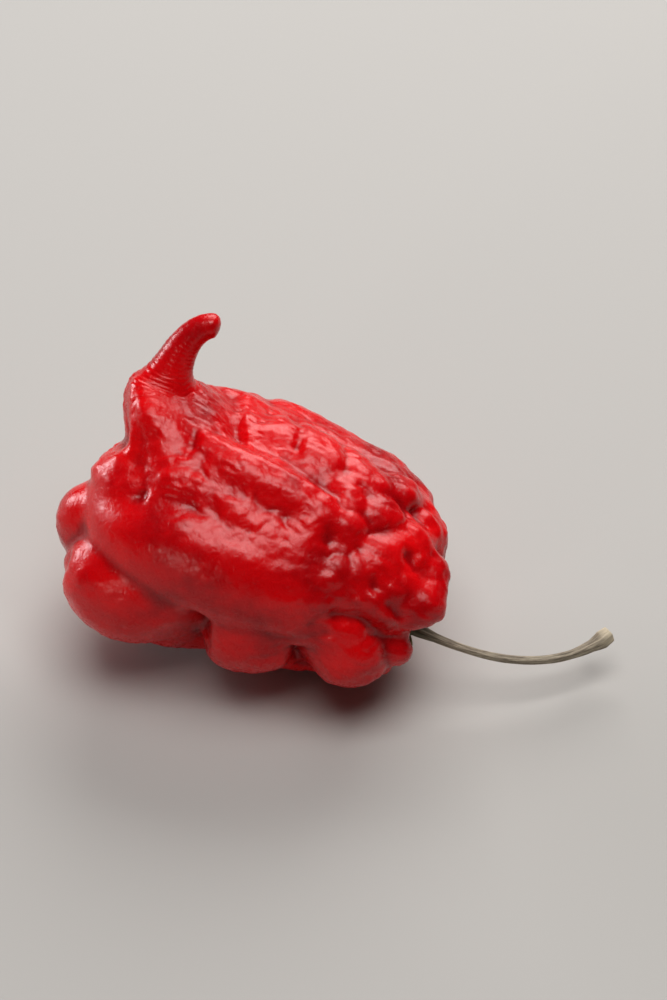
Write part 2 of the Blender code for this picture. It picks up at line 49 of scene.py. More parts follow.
# The pepper is shaped in millimetres, x along the pod and its middle at zero, then laid down.
# Angles round the pod are in degrees from its top: 90 is the near side (-Y), 180 the belly, 270 the far side.
pod = {
    "pitch": 13.0,              # the stem end is down by this angle
    "lift": 15.5,               # its middle over the ground
    "halfLength": 22.0,
    "radius": 15.7,
    "fullSide": -50.0,          # the angle where the barrel is fullest
    "slimmer": 0.16,            # share that the other side is slimmer by
    "slimmerToStem": 0.19,
    "endPower": 2.9,
    "endPowerAcross": 2.3,
    "pitDepth": 3.6,
    "pitAngle": 0.17,
    "domePower": 1.3,
    "creaseSoftness": 0.55,
    "boxSoftness": 0.08,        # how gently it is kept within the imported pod's box
    "rings": 232,
    "sides": 300,
    # lobes: x, angle, height, half length, half width, slant
    "nearAndTop": [
        (-3.0, 59, 2.6, 19.0, 6.8, -9),
        (-2.6, 10, 2.3, 10.5, 3.6, -1),
        (2.5, -24, 1.8, 9.5, 4.6, 3),
        (-10.0, 25, 1.4, 5.0, 3.8, -10),
        (-3.0, 22, 1.2, 5.0, 2.8, -6),
        (1.0, 31, 1.1, 4.6, 2.3, -6),
        (6.5, 30, 1.1, 2.8, 2.0, 0),
        (5.3, 15, 1.6, 3.5, 3.0, 0),
        (-9.0, -50, 1.4, 7.0, 5.6, 0),
        (-2.0, -66, 3.1, 12.0, 5.6, -6),
        (9.0, -62, 2.9, 8.0, 4.4, 8),
    ],
    "blossomEndAndLowNearSide": [
        (-17.6, 36, 1.1, 4.2, 3.8, 0),
        (-18.0, 54, 0.9, 4.6, 4.6, 20),
        (-14.2, 13, 1.9, 3.4, 3.8, 0),
        (-16.2, 3, 1.2, 2.0, 1.8, 0),
        (-14.6, 11, 2.9, 1.6, 1.5, 0),
        (-20.4, 102, 3.5, 5.0, 6.8, 0),
        (-12.2, 109, 5.6, 8.8, 8.4, 0),
        (3.8, 112, 2.5, 5.4, 6.8, 0),
        (15.6, 104, 3.6, 5.2, 6.6, 0),
    ],
    "shoulderKnobs": [
        (8.3, -5, 1.2, 2.4, 2.2, 0),
        (9.6, -21, 1.1, 2.3, 2.1, 0),
        (12.8, -9, 1.3, 2.8, 2.4, 0),
        (12.6, -34, 2.0, 3.6, 3.4, 0),
        (9.6, 12, 1.2, 2.7, 2.4, 0),
        (14.0, 16, 1.2, 2.6, 2.4, 0),
        (11.5, 28, 1.2, 3.0, 2.2, 0),
        (18.8, -33, 1.5, 2.8, 3.0, 0),
        (17.5, -56, 1.3, 4.4, 4.0, 0),
        (20.0, -6, 2.9, 2.7, 2.5, 0),
        (18.6, 14, 2.0, 5.5, 6.5, 0),
        (20.2, 14.5, 4.2, 3.8, 3.9, 0),
        (19.6, 29, 2.8, 2.6, 2.2, 0),
        (17.0, 40.5, 2.0, 4.6, 1.9, 14),
        (15.5, 70, 1.2, 3.6, 3.0, 0),
        (20.8, 78, 2.4, 3.2, 4.0, 0),
    ],
    "farSideAndBelly": [
        (-8.0, 150, 3.0, 9.0, 6.0, 5),
        (-2.0, 184, 2.6, 12.0, 6.4, 0),
        (-9.0, 214, 2.6, 9.0, 5.6, -8),
        (5.0, 234, 2.2, 11.0, 5.0, 6),
        (-6.0, 262, 2.5, 12.0, 5.4, -5),
        (8.0, 276, 2.0, 9.0, 4.4, 5),
        (11.0, 150, 1.4, 6.0, 5.0, 0),
        (13.0, 196, 1.7, 6.0, 4.8, 0),
        (17.5, 236, 1.6, 4.6, 4.4, 0),
        (18.5, 150, 1.5, 4.0, 4.6, 0),
        (-18.5, 172, 2.0, 5.6, 5.4, 0),
        (-19.0, 236, 2.0, 5.4, 5.2, 0),
        (-17.5, 290, 1.8, 5.4, 4.8, 0),
    ],
    # furrows: x and angle of both ends, depth, width
    "furrows": [
        (-21.4, -26, -18.6, 13, 2.4, 2.0),
        (-15.0, 21, -12.8, 40, 0.7, 1.3),
        (-13.1, -8, -10.8, 14, 0.6, 0.9),
        (-9.0, 1, 5.0, 0, 0.5, 0.9),
        (-8.0, 20, 3.6, 20, 0.3, 1.2),
        (-10.5, -36, -6.6, -6, 1.2, 1.3),
        (-2.2, -34, -0.2, -14, 0.5, 0.8),
        (3.4, -34, 6.0, -15, 0.5, 0.8),
        (13.2, 58, 18.4, 54, 1.0, 1.7),
        (17.4, 32, 20.6, 34, 0.5, 1.0),
        (-1.9, 94, -1.5, 140, 2.9, 1.6),
        (10.8, 94, 11.0, 140, 2.0, 1.5),
        (-16.5, 96, -15.5, 125, 0.8, 1.3),
        (-5.0, -22, -7.0, -60, 0.7, 1.1),
        (-14.0, 196, -4.0, 200, 1.2, 1.3),
        (4.0, 214, 12.0, 218, 1.2, 1.3),
        (-14.0, 240, 6.0, 248, 1.3, 1.3),
        (-15.0, 280, 9.0, 286, 1.2, 1.2),
    ],
    # furrows that run into the stem pit: start and end angle, and the x, depth and width that they share
    "pitFurrows": [
        (60, 52), (5, 3), (-27, -22), (122, 112),
        (172, 176), (222, 216), (262, 268), (306, 312),
    ],
    "pitFurrowX": (16.5, 21.5),
    "pitFurrowDepth": 1.0,
    "pitFurrowWidth": 1.0,
}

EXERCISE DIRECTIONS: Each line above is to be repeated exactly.

CORRECT ANSWER:
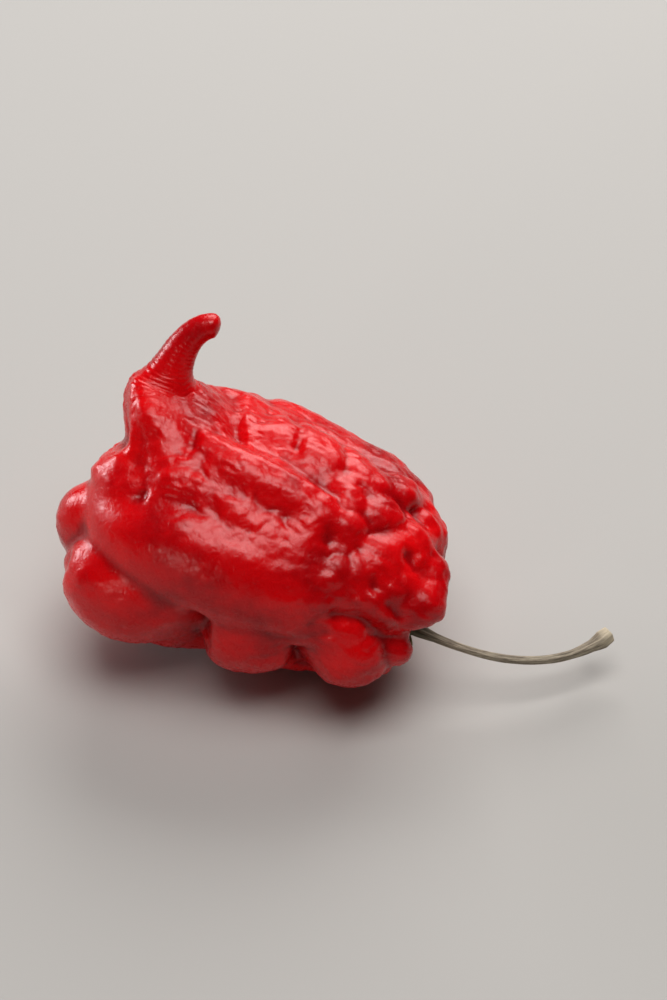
Write part 2 of the Blender code for this picture. It picks up at line 49 of scene.py. More parts follow.
# The pepper is shaped in millimetres, x along the pod and its middle at zero, then laid down.
# Angles round the pod are in degrees from its top: 90 is the near side (-Y), 180 the belly, 270 the far side.
pod = {
    "pitch": 13.0,              # the stem end is down by this angle
    "lift": 15.5,               # its middle over the ground
    "halfLength": 22.0,
    "radius": 15.7,
    "fullSide": -50.0,          # the angle where the barrel is fullest
    "slimmer": 0.16,            # share that the other side is slimmer by
    "slimmerToStem": 0.19,
    "endPower": 2.9,
    "endPowerAcross": 2.3,
    "pitDepth": 3.6,
    "pitAngle": 0.17,
    "domePower": 1.3,
    "creaseSoftness": 0.55,
    "boxSoftness": 0.08,        # how gently it is kept within the imported pod's box
    "rings": 232,
    "sides": 300,
    # lobes: x, angle, height, half length, half width, slant
    "nearAndTop": [
        (-3.0, 59, 2.6, 19.0, 6.8, -9),
        (-2.6, 10, 2.3, 10.5, 3.6, -1),
        (2.5, -24, 1.8, 9.5, 4.6, 3),
        (-10.0, 25, 1.4, 5.0, 3.8, -10),
        (-3.0, 22, 1.2, 5.0, 2.8, -6),
        (1.0, 31, 1.1, 4.6, 2.3, -6),
        (6.5, 30, 1.1, 2.8, 2.0, 0),
        (5.3, 15, 1.6, 3.5, 3.0, 0),
        (-9.0, -50, 1.4, 7.0, 5.6, 0),
        (-2.0, -66, 3.1, 12.0, 5.6, -6),
        (9.0, -62, 2.9, 8.0, 4.4, 8),
    ],
    "blossomEndAndLowNearSide": [
        (-17.6, 36, 1.1, 4.2, 3.8, 0),
        (-18.0, 54, 0.9, 4.6, 4.6, 20),
        (-14.2, 13, 1.9, 3.4, 3.8, 0),
        (-16.2, 3, 1.2, 2.0, 1.8, 0),
        (-14.6, 11, 2.9, 1.6, 1.5, 0),
        (-20.4, 102, 3.5, 5.0, 6.8, 0),
        (-12.2, 109, 5.6, 8.8, 8.4, 0),
        (3.8, 112, 2.5, 5.4, 6.8, 0),
        (15.6, 104, 3.6, 5.2, 6.6, 0),
    ],
    "shoulderKnobs": [
        (8.3, -5, 1.2, 2.4, 2.2, 0),
        (9.6, -21, 1.1, 2.3, 2.1, 0),
        (12.8, -9, 1.3, 2.8, 2.4, 0),
        (12.6, -34, 2.0, 3.6, 3.4, 0),
        (9.6, 12, 1.2, 2.7, 2.4, 0),
        (14.0, 16, 1.2, 2.6, 2.4, 0),
        (11.5, 28, 1.2, 3.0, 2.2, 0),
        (18.8, -33, 1.5, 2.8, 3.0, 0),
        (17.5, -56, 1.3, 4.4, 4.0, 0),
        (20.0, -6, 2.9, 2.7, 2.5, 0),
        (18.6, 14, 2.0, 5.5, 6.5, 0),
        (20.2, 14.5, 4.2, 3.8, 3.9, 0),
        (19.6, 29, 2.8, 2.6, 2.2, 0),
        (17.0, 40.5, 2.0, 4.6, 1.9, 14),
        (15.5, 70, 1.2, 3.6, 3.0, 0),
        (20.8, 78, 2.4, 3.2, 4.0, 0),
    ],
    "farSideAndBelly": [
        (-8.0, 150, 3.0, 9.0, 6.0, 5),
        (-2.0, 184, 2.6, 12.0, 6.4, 0),
        (-9.0, 214, 2.6, 9.0, 5.6, -8),
        (5.0, 234, 2.2, 11.0, 5.0, 6),
        (-6.0, 262, 2.5, 12.0, 5.4, -5),
        (8.0, 276, 2.0, 9.0, 4.4, 5),
        (11.0, 150, 1.4, 6.0, 5.0, 0),
        (13.0, 196, 1.7, 6.0, 4.8, 0),
        (17.5, 236, 1.6, 4.6, 4.4, 0),
        (18.5, 150, 1.5, 4.0, 4.6, 0),
        (-18.5, 172, 2.0, 5.6, 5.4, 0),
        (-19.0, 236, 2.0, 5.4, 5.2, 0),
        (-17.5, 290, 1.8, 5.4, 4.8, 0),
    ],
    # furrows: x and angle of both ends, depth, width
    "furrows": [
        (-21.4, -26, -18.6, 13, 2.4, 2.0),
        (-15.0, 21, -12.8, 40, 0.7, 1.3),
        (-13.1, -8, -10.8, 14, 0.6, 0.9),
        (-9.0, 1, 5.0, 0, 0.5, 0.9),
        (-8.0, 20, 3.6, 20, 0.3, 1.2),
        (-10.5, -36, -6.6, -6, 1.2, 1.3),
        (-2.2, -34, -0.2, -14, 0.5, 0.8),
        (3.4, -34, 6.0, -15, 0.5, 0.8),
        (13.2, 58, 18.4, 54, 1.0, 1.7),
        (17.4, 32, 20.6, 34, 0.5, 1.0),
        (-1.9, 94, -1.5, 140, 2.9, 1.6),
        (10.8, 94, 11.0, 140, 2.0, 1.5),
        (-16.5, 96, -15.5, 125, 0.8, 1.3),
        (-5.0, -22, -7.0, -60, 0.7, 1.1),
        (-14.0, 196, -4.0, 200, 1.2, 1.3),
        (4.0, 214, 12.0, 218, 1.2, 1.3),
        (-14.0, 240, 6.0, 248, 1.3, 1.3),
        (-15.0, 280, 9.0, 286, 1.2, 1.2),
    ],
    # furrows that run into the stem pit: start and end angle, and the x, depth and width that they share
    "pitFurrows": [
        (60, 52), (5, 3), (-27, -22), (122, 112),
        (172, 176), (222, 216), (262, 268), (306, 312),
    ],
    "pitFurrowX": (16.5, 21.5),
    "pitFurrowDepth": 1.0,
    "pitFurrowWidth": 1.0,
}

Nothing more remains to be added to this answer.